### Goal
Give back a single number, the count of lines containing the word "type".

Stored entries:
____________________

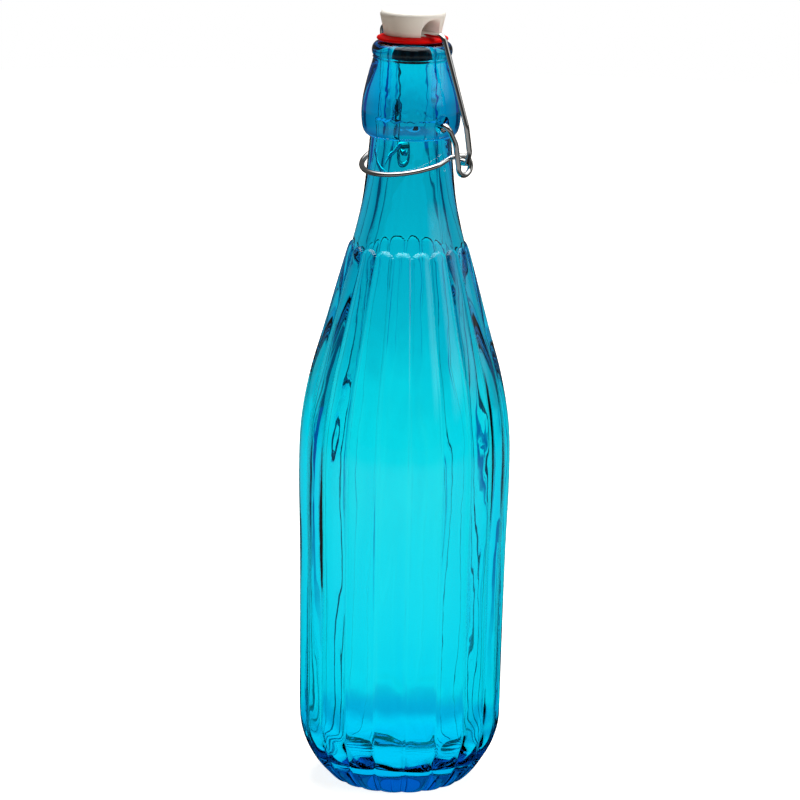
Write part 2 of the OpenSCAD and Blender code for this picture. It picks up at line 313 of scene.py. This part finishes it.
# Pivot holes: a round recess on each side of the finish, with a rounded edge, and in its middle
# the hole that the pin of the lever turns in.
for side in (90, -90):
    hole = lathe([
        (0, 15.45), (1.1, 15.45), (1.35, 15.7), (1.35, 17.1), (1.7, 17.6), (2.9, 18.5), (3.5, 19.2),
        (3.8, 19.55), (4.3, 19.8), (5.2, 20.1), (5.2, 22), (0, 22),
    ], 48)
    bmesh.ops.rotate(hole, matrix=Matrix.Rotation(math.radians(side), 3, "Y"), verts=hole.verts)
    bmesh.ops.translate(hole, vec=(0, 0, PIVOT_Z), verts=hole.verts)
    skin = cut(blank("glass", skin), blank("pivot hole", hole))
finished(skin, "bottle_glass", glass, "bottle", "glass_bottle")


# Stopper: moulded white plastic, a flared cap with a tunnel for the bail and a knob below that
# holds the gasket. Its satin surface comes from the mould.
plastic = bpy.data.materials.new("moulded white polypropylene")
tree = new_tree(plastic)
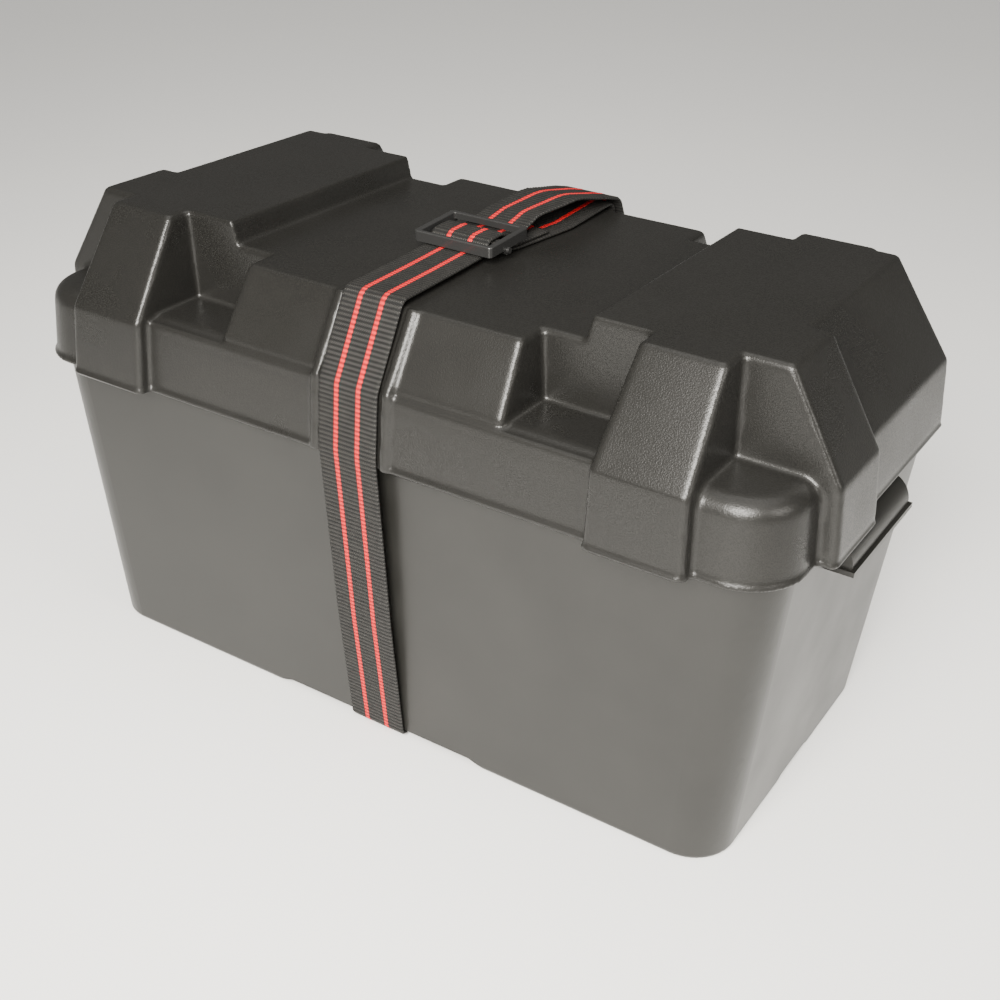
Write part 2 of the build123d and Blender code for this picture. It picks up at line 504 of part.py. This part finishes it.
# terminals: a lead post cast onto the end strap, a steel stud, washer and wing nut
POST_R = 7
TAPER_R0, TAPER_R1, TAPER_H = 8.8, 7.9, 15
STUD_R, STUD_DEEP, STUD_TALL = 4, 10, 20
POST_TOP = COVER_Z1 + 1 + TAPER_H
WASHER_R, WASHER_T = 8.5, 1.6
NUT_R, NUT_H = 6.5, 8
WING_REACH, WING_T = 14.5, 3
for pole, side in (("negative", -1), ("positive", 1)):
    x, y = side * POST_X, -POST_Y
    with BuildPart() as post:
        with BuildSketch(Plane.XY.offset(STRAP_Z)):
            with Locations((x - side * 4, y)):
                Rectangle(24, 2 * (POST_Y - LINK_Y - BAR_W / 2))
        extrude(amount=BAR_H)
        with BuildSketch(Plane.XY.offset(STRAP_Z)):
            with Locations((x, y)):
                Circle(POST_R)
        extrude(amount=COVER_Z1 + 1 - STRAP_Z)
        for z, radius in ((COVER_Z1 + 1, TAPER_R0), (POST_TOP, TAPER_R1)):
            with BuildSketch(Plane.XY.offset(z)):
                with Locations((x, y)):
                    Circle(radius)
        loft()
        with Locations((x, y, POST_TOP)):
            Cylinder(STUD_R, 2 * STUD_DEEP, mode=Mode.SUBTRACT)
    post.part.label = pole + "_post"
    export_step(post.part, "parts/" + pole + "_post.step")

    with BuildPart() as bushing:
        with BuildSketch(Plane.XY.offset(COVER_Z1 - CASE_WALL)):
            with Locations((x, y)):
                Circle(POST_HOLE_R - 0.05)
                Circle(POST_R + 0.05, mode=Mode.SUBTRACT)
        extrude(amount=CASE_WALL + 0.9)
    bushing.part.label = pole + "_bushing"
    export_step(bushing.part, "parts/" + pole + "_bushing.step")

    with BuildPart() as stud:
        with BuildSketch(Plane.XY.offset(POST_TOP - STUD_DEEP)):
            with Locations((x, y)):
                Circle(STUD_R)
        extrude(amount=STUD_DEEP + STUD_TALL)
        chamfer(stud.faces().sort_by(Axis.Z)[-1].edges(), 0.8)
    stud.part.label = pole + "_stud"
    export_step(stud.part, "parts/" + pole + "_stud.step")

    with BuildPart() as washer:
        with BuildSketch(Plane.XY.offset(POST_TOP)):
            with Locations((x, y)):
                Circle(WASHER_R)
                Circle(STUD_R + SLIP, mode=Mode.SUBTRACT)
        extrude(amount=WASHER_T)
    washer.part.label = pole + "_washer"
    export_step(washer.part, "parts/" + pole + "_washer.step")

    nut_z = POST_TOP + WASHER_T + SLIP
    with BuildPart() as wing_nut:
        with BuildSketch(Plane.XY.offset(nut_z)):
            with Locations((x, y)):
                Circle(NUT_R)
        extrude(amount=NUT_H, taper=6)
        with BuildSketch(Plane.XZ.offset(-y)):
            with Locations([(x + wing * (WING_REACH + 3) / 2, nut_z + NUT_H - 1)
                            for wing in (-1, 1)]):
                Ellipse((WING_REACH - 3) / 2, 6)
        extrude(amount=WING_T / 2, both=True)
        with Locations((x, y, nut_z)):
            Cylinder(STUD_R + SLIP, 60, mode=Mode.SUBTRACT)
    wing_nut.part.label = pole + "_wing_nut"
    export_step(wing_nut.part, "parts/" + pole + "_wing_nut.step")
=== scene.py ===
import math

import bpy
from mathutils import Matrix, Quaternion, Vector


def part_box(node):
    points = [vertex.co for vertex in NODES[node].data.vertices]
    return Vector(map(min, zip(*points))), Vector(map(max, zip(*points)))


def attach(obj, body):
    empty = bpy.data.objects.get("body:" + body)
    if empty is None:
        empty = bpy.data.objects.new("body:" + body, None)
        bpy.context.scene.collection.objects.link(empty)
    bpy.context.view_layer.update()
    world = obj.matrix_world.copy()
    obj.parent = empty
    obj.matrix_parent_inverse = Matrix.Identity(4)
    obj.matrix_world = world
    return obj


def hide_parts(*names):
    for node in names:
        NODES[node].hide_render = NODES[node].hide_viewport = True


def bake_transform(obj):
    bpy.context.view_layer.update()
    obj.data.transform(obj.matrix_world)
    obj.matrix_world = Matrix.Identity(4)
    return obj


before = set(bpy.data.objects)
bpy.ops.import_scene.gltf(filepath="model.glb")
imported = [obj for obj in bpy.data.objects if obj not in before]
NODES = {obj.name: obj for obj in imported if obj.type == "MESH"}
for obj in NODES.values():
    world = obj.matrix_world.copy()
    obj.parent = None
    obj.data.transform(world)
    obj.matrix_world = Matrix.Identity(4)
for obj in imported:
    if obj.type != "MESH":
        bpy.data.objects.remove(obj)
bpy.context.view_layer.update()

# Looks of a strap-down battery box: moulded plastic, woven webbing, slide buckle, and the
# battery inside. Metres, in the frame's own axes: X along the length, Y to the back, Z up.

MM = 0.001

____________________

### Full output
2